Russel Neiss, a St. Louis-based activist, is keeping a running list online of organizations that advocated for Sudanese refugees from Darfur in the mid-2000s — when it was a signature Jewish advocacy issue in America — but which are silent now that Israel may expel Africans faced with similar dangers. It’s called “Never Again is a Lie.”

“This is not something that should be particularly difficult in terms of standing up for what’s right; it’s never historically been a right or left issue,” he said. “A dozen years ago you had the Jewish community engaging in activities for many of the refugees who are in Israel right now. We haven’t lived up to our own promises.”

JTA contacted three of the establishment groups Neiss has in his “no comment” column. One, the Anti-Defamation League, replied. CEO Jonathan Greenblatt said the group was “greatly troubled” by Netanyahu’s plan.

“We urge the Israeli government to refrain from implementing this plan, and instead focus on finding a more appropriate and humane solution to this issue,” he said.

The American Jewish Committee and the Conference of Presidents of Major American Jewish Organizations did not reply; nor did the Israeli Embassy.

Low wants the Jewish establishment involved and has been on a one-man crusade to make it listen, bringing in activists from Israel and former refugees like Beyene to meet with major players. He went so far as to threaten to suspend his annual $100,000 donation to UJA-Federation of New York unless it took a meeting.

(UJA-Federation took the meeting, and Low said he will likely make his donation. “Joey introduced us to the day care center,” said UJA-Federation spokeswoman Emily Kutner, referring to Unitaf Israel, a network of day care centers for refugees. “They are doing important work for sure. UJA funds several organizations that work with refugees in Israel.”) Low said he knows he needs a breakthrough.

“If Sheldon Adelson called Netanyahu up and said this is damaging to Israel, [Netanyahu] would stop it,” Low said, referring to the Las Vegas casino magnate who is hugely influential in Israeli politics. Low has made the calls seeking the conversation with Adelson — with no luck.

The reaction at Ohev Shalom, a congregation packed with denizens of Washington’s policy and academic communities, reflected the skepticism that the refugee advocates would face among conventional pro-Israel Jews. Some congregants peppered Beyene with questions (Why Israel? What’s wrong with Rwanda?), while others expressed real sympathy.

Rabbi Shmuel Herzfeld, who invited Beyene to speak, acknowledged the reluctance but said Israel had to answer for its actions.

“It’s not like the Israeli-Palestinian issue, however complicated that is” and where “there are two sides” responsible, he said. “This is how to make sure asylum seekers are safe.”

Netanyahu has cast the problem as a security threat, and centrist and right-wing pro-Israel Americans often hesitate to tread into issues of Israeli security.

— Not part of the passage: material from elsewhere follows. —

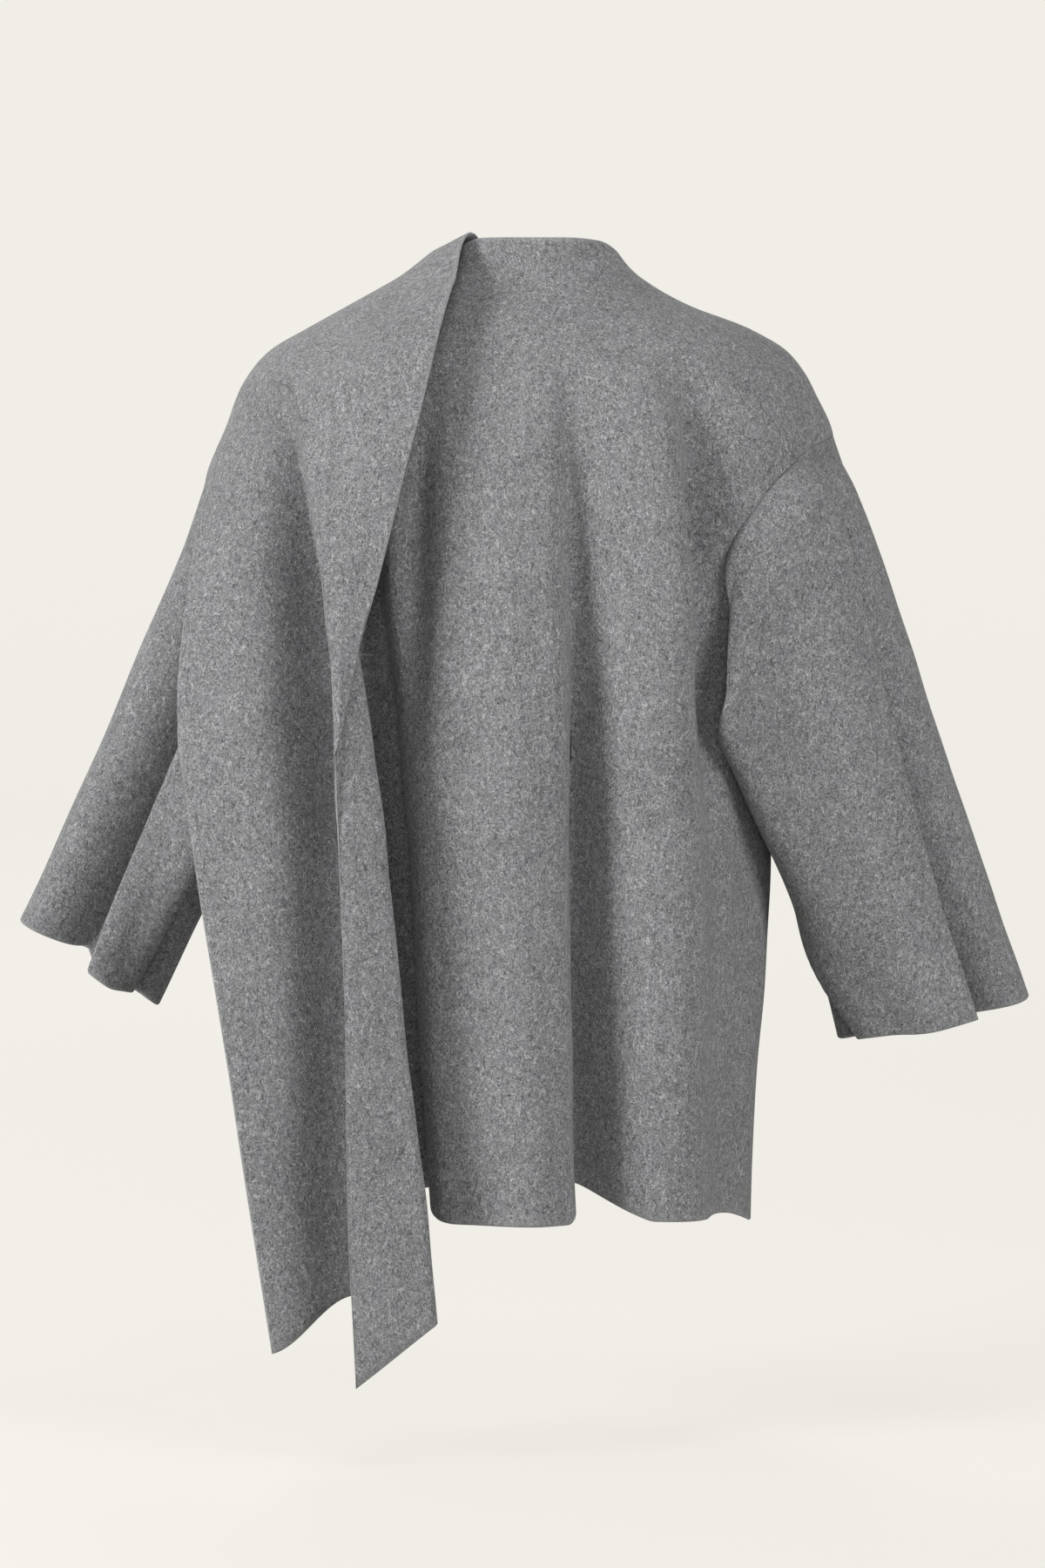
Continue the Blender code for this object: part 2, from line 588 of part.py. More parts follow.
def sleeve_point(name, angle, along):
    size = dict(zip(SLEEVE_COLUMNS, SLEEVES[name]))
    point, outward, across, through = sleeve_base(size, angle, along)
    theta = math.radians(angle)
    sideways = -across * math.sin(theta) + through * math.cos(theta)
    down = np.cross(across, through) * size["side"]
    grown = ease(0.0, FOLDS_GROWN, along)
    for top, cuff, half, out_mid, out_cuff, lean, drop in SLEEVE_FOLDS[name]:
        centre = mix(top, cuff, along)
        away = (angle - centre + 180) % 360 - 180
        near = math.exp(-(away / half) ** 2)
        out = mix(out_mid, out_cuff, along) * grown
        point = point + (outward * out + sideways * lean * along + down * drop * along ** 2) * near / 1000
    edge, inward, _ = armhole_edge(size["side"], angle)
    back = float(ease(*BENT_BACK, -np.dot(inward, unit(point - edge)))) if along else 0.0
    start_gap = (WALL + 4 * SEAM_GAP) * back
    if size["side"] < 0:
        point = under_wrap(point)
    return clear_of_body(point, mix(start_gap, LAYER_GAP, ease(0.0, GAP_GROWN, along)))


def under_wrap(point):
    """Moves a point of the left sleeve in under the wrapped cloth; below the wrap's edge it swells
    out again."""
    turn = math.degrees(math.atan2(point[0], -point[1])) % 360
    if turn > 270:
        low = CAPE_SECTIONS[0][1] / 1000 - CAPE_EDGE_FALL * (turn - 270)
    else:
        low = float(wrap_low_edge(turn))
    outer = float(ring_radius(turn, section("over_left", point[2]), section("over_front", point[2]),
                              section("over_square", point[2])))
    most = outer - UNDER_GAP + UNDER_SWELL * max(0.0, low - UNDER_REACH - point[2])
    radius = math.hypot(point[0], point[1])
    if radius > most:
        point = point * np.array([most / radius, most / radius, 1.0])
    return point


def clear_of_body(point, gap):
    """Moves a point that would be nearer the body than the gap straight out from it."""
    turn = math.degrees(math.atan2(point[0], -point[1]))
    radius = math.hypot(point[0], point[1])
    least = float(body_radius(np.array(turn), np.array(point[2]))) + gap
    if radius < least:
        point = point * np.array([least / radius, least / radius, 1.0])
    return point


def sleeve_start(name, angle):
    """Where the sleeve's wall begins beside the armhole's edge, one seam gap clear of it."""
    size = dict(zip(SLEEVE_COLUMNS, SLEEVES[name]))
    edge, inward, normal = armhole_edge(size["side"], angle)
    onward = unit(sleeve_point(name, angle, START_STEP) - edge)
    folded = ease(*BENT_BACK, -np.dot(inward, onward))
    beside = normal * (WALL + 2 * SEAM_GAP)
    before = inward * (SEAM_GAP + WALL / 2 * math.sqrt(max(0.0, 1 - np.dot(inward, onward) ** 2)))
    return edge + beside * folded + before * (1 - FOLDED_START * folded)


def build_sleeve(name):
    step = 360 / SLEEVE_COLUMNS_ROUND
    angles = [step * i for i in range(SLEEVE_COLUMNS_ROUND)]
    points = np.zeros((len(SLEEVE_RINGS), len(angles), 3))
    for ring, along in enumerate(SLEEVE_RINGS):
        for i, angle in enumerate(angles):
            points[ring, i] = sleeve_point(name, angle, along) if ring else sleeve_start(name, angle)
    points[0, 1::2] = (points[0, 0::2] + np.roll(points[0, 0::2], -1, 0)) / 2
    if SLEEVES[name][0] > 0:
        points = points[:, ::-1]
    felt_wall(name, points, grid_normals(points, round_columns=True), round_columns=True)


def main():
    clear_scene()
    collection = bpy.data.collections.new(COLLECTION)
    bpy.context.scene.collection.children.link(collection)
    body_panel("back_panel", BACK_TURNS)
    body_panel("left_front", LEFT_FRONT_TURNS)
    build_right_front_cape()
    for name in SLEEVES:
        build_sleeve(name)


main()
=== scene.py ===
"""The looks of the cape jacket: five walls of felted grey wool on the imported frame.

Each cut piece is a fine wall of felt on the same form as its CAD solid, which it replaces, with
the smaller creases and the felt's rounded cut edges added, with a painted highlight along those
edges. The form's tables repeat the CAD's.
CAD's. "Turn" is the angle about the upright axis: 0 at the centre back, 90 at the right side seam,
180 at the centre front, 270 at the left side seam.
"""

import math

import bpy
import numpy as np
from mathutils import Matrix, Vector
from mathutils.kdtree import KDTree


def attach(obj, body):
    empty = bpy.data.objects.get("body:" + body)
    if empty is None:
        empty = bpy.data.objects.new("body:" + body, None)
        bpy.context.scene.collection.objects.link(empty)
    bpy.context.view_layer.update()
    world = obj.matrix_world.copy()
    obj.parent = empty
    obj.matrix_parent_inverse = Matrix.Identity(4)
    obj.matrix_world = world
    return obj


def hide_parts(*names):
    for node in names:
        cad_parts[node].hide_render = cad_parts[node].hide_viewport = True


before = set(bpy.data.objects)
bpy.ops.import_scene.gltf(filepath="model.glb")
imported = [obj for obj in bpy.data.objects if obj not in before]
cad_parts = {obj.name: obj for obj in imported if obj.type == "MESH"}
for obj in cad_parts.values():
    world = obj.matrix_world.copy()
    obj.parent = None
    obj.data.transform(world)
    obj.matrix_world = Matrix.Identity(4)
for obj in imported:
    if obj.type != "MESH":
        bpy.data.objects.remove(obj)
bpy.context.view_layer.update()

# ---- the form, as in the CAD
WALL = 0.0022  # thickness of the felt
SEAM_GAP = 0.0003  # between two sewn pieces
LAYER_GAP = 0.0080  # between the sleeves and the body they hang beside
UNDER_REACH = 0.016  # how far below the wrap's edge the left sleeve still keeps in
UNDER_GAP = 0.0085  # from the wrapped cloth in to the left sleeve under it

# Level sections, in millimetres: half sizes of the jacket and, "over_...", of the cloth wrapped
# over it. "square" is the exponent of the section's superellipse, where 2 is a true ellipse.
SECTION_COLUMNS = ("z", "right", "left", "back", "front", "square",
                   "over_left", "over_back", "over_front", "over_square")
SECTIONS = (
    (34, 67, 56, 44, 56, 2.0, 44, 70, 42, 2.0),
    (25, 71, 63, 48, 63, 2.0, 63, 76, 58, 2.0),
    (12, 82, 70, 55, 72, 2.0, 85, 81, 76, 2.0),
    (-5, 105, 94, 66, 82, 2.0, 113, 88, 90, 2.0),
    (-22, 138, 121, 82, 92, 2.0, 142, 98, 102, 2.0),
    (-40, 184, 154, 97, 102, 2.0, 174, 108, 112, 2.0),
    (-57, 211, 183, 108, 110, 2.0, 202, 118, 120, 2.1),
    (-74, 224, 204, 117, 116, 2.1, 218, 127, 126, 2.1),
    (-92, 234, 217, 124, 121, 2.1, 229, 134, 131, 2.2),
    (-127, 249, 232, 134, 130, 2.2, 242, 144, 140, 2.3),
    (-145, 251, 235, 138, 133, 2.2, 248, 148, 143, 2.3),
    (-200, 252, 236, 146, 140, 2.2, 271, 157, 150, 2.4),
    (-270, 235, 224, 150, 145, 2.3, 306, 163, 155, 2.5),
    (-337, 203, 200, 152, 148, 2.3, 333, 168, 158, 2.6),
    (-480, 199, 197, 151, 149, 2.3, 352, 172, 160, 2.6),
    (-760, 182, 182, 150, 146, 2.3, 352, 172, 158, 2.6),
    (-900, 182, 182, 150, 146, 2.3, 352, 172, 158, 2.6),
)

# The jacket's own edges: height in millimetres at each turn.
EDGE_COLUMNS = ("turn", "neck", "hem")
EDGES = (
    (0, 30, -741),
    (40, 30, -741),
    (70, 28, -748),
    (90, 19, -758),
    (130, 6, -758),
    (180, -10, -756),
    (230, -6, -758),
    (270, 8, -758),
    (300, 23, -750),
    (320, 29.5, -741),
    (345, 30, -741),
    (360, 30, -741),
)

# The wrapped right front: its free neck edge and its lower edge, which climbs to the left arm.
WRAP_EDGE_COLUMNS = ("turn", "neck", "low")
WRAP_EDGES = (
    (90, 19, -758),
    (130, 8, -758),
    (150, 4, -746),
    (165, 2, -712),
    (180, 2, -660),
    (210, 8, -492),
    (240, 20, -300),
    (255, 27, -214),
    (270, 34, -145),
)
CAPE_EDGE_FALL = 0.0048  # how far the cape end's edge falls in each degree of turn at the shoulder
WRAP_LIFT = (126, 166)  # turns between which the wrap goes over to its own outer form
WRAP_HEM = (130, 160)  # turns between which its low edge loses the hem's lifts
HEM_LEVEL = -0.758  # where those lifts are taken
LEFT_FRONT_EDGE = 169  # turn of the left front's free edge, under the wrap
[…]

“Today we are doing what we promised – restoring quiet, the sense of personal security and law and order to the residents of South Tel Aviv and also those of many other neighborhoods,” Netanyahu said at a Jan. 3 Cabinet meeting to discuss the deportation of 40,000 “illegal infiltrators,” as he described the refugees.

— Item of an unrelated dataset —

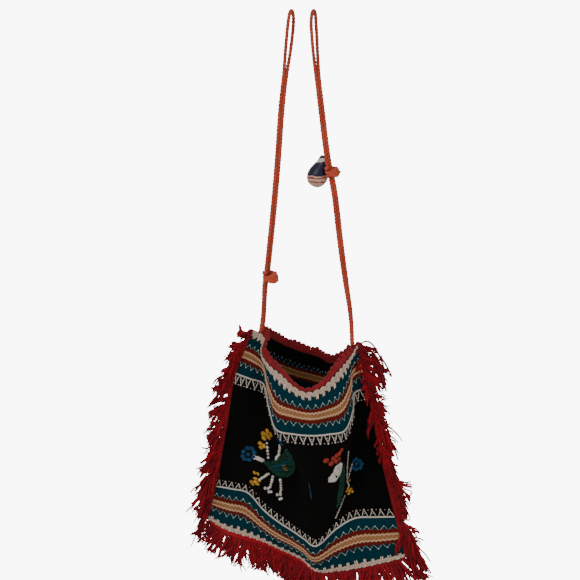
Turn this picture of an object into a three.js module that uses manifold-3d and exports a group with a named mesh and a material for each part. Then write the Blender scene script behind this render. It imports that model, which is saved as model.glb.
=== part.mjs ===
// Embroidered shoulder bag of felted wool, hanging open from two doubled cords.
// Millimetres, +Z up, the viewer on the -Y side. The origin is the hook that both cord loops hang on.

import * as THREE from "three";
import Module from "manifold-3d";
import { mergeVertices } from "three/addons/utils/BufferGeometryUtils.js";

const wasm = await Module();
wasm.setup();

// Driving dimensions
const PANEL_WIDTH = 280;
const PANEL_HEIGHT = 280;
const HUNG_WIDTH = 260;
const FOLD_DEPTH = 80;
const MOUTH_DROP = 415;
const CLOTH = 2;
const CLEARANCE = 0.3;
// Pieces sewn on the cloth stand clear of its creases by more
const SEWN_CLEARANCE = 0.95;

const SCALLOP_PITCH = 10;
const SCALLOP_HEIGHT = 9;
const SCALLOP_DIP = 4;
const EDGING_THICKNESS = 2;
const EDGING_MARGIN = 12;
// How far the front scallops curl into the mouth, as a share of their rise
const EDGING_CURL = 1.3;

const TRIM_WIDTH = 7;
const TRIM_THICKNESS = 1.2;

const HEADING_WIDTH = 9;
const HEADING_THICKNESS = 3;
const LOCK_LENGTH = 32;
const LOCK_PITCH = 12;
const LOCK_TIP = 0.9;
const FRINGE_SET = 1.2;

const CORD_DIAMETER = 3.6;
const CORD_STEPS = 80;
const CORD_SIDES = 8;

const KNOT_WIDTH = 17;
const KNOT_DEPTH = 15;
const KNOT_HEIGHT = 15;

const CHARM_WIDTH = 28;
const CHARM_HEIGHT = 42;
const CHARM_TILT = 25;

// The draped cloth. Each row is one fold line of a panel where it crosses a level: its share of
// the cloth's width from the left seam, then its place as shares of HUNG_WIDTH across, of
// FOLD_DEPTH out towards the viewer, and of PANEL_HEIGHT down from the mouth's left corner.
const [SHARE, ACROSS, OUT, DOWN] = [0, 1, 2, 3];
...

Refugee advocates have decried the use of the word infiltrator, once reserved for terrorists, as racist. An Israeli official who corresponded with the liberal US critics of the plan was more restrained, saying in a letter that “the overwhelming majority of the illegal migrants who have arrived in Israel over the past decade are neither refugees nor asylum seekers, but rather economic migrants who have come to Israel in search of work.”

Advocates for the Africans say that the government vastly underestimates the number of migrants who would qualify under international law as refugees, noting that in other countries where Africans have found temporary refugee, 56 percent of Sudanese and 84 percent of Eritrean applicants have been given asylum. In Israel, it’s less than 1 percent.

They also note that the countries from which the Africans arrive are genuinely beset not just by economic woes, but by severe persecution on the basis of ethnicity and religious and political beliefs.

The advocates also question the rush to deport, asking why now. A fence that a previous government headed by Netanyahu erected in 2012 cut the rate of Africans seeking asylum to zero, as Netanyahu often notes. The perception that crime festers where the refugees settle appears to be supported more by anecdotal evidence than by statistics. Advocates say their crowding in South Tel Aviv, which is already beset by poverty, demonstrates a failure to distribute the refugees throughout the country.

Africans who have taken the government’s offer of cash and a ticket to destinations in Africa report that they are often left paperless and vulnerable to robberies or worse. In 2015, Islamic militants beheaded, on video, three Eritreans in Libya who were seeking passage to Europe; the three had spent time in Israel and had taken the cash offer.

Others note that Netanyahu has recently boasted of the inroads he has gained on the African continent. Mass deportations or incarceration of Africans would cloud the business deals and visits to Africa Netanyahu has made in the past two years, said Yosef Abramowitz, an Israeli activist on behalf of the refugees who has also done business in Africa in the solar energy area.

“We live in a digital, wired world and there’s no way they’re going to drag people out of homes in Israel and keep those relationships,” he said.

The refugees do not seek permanent status in Israel, Beyene said, but the chance he was afforded: to apply for refugee status in a third country. That process is long and leaves Africans in Israel for years, advocates acknowledge.

Abramowitz and Low said independently that should Netanyahu go ahead with the jailings and deportations, there were a cadre of Israelis ready to take to the streets. Low foresaw protesters blocking the deportees from getting on the planes. Abramowitz said activists in Israel were organizing sanctuary homes for the refugees.

Low said he might not be there to join in.

“If they start deporting these people,” he said, “I could not see myself going back to Israel.”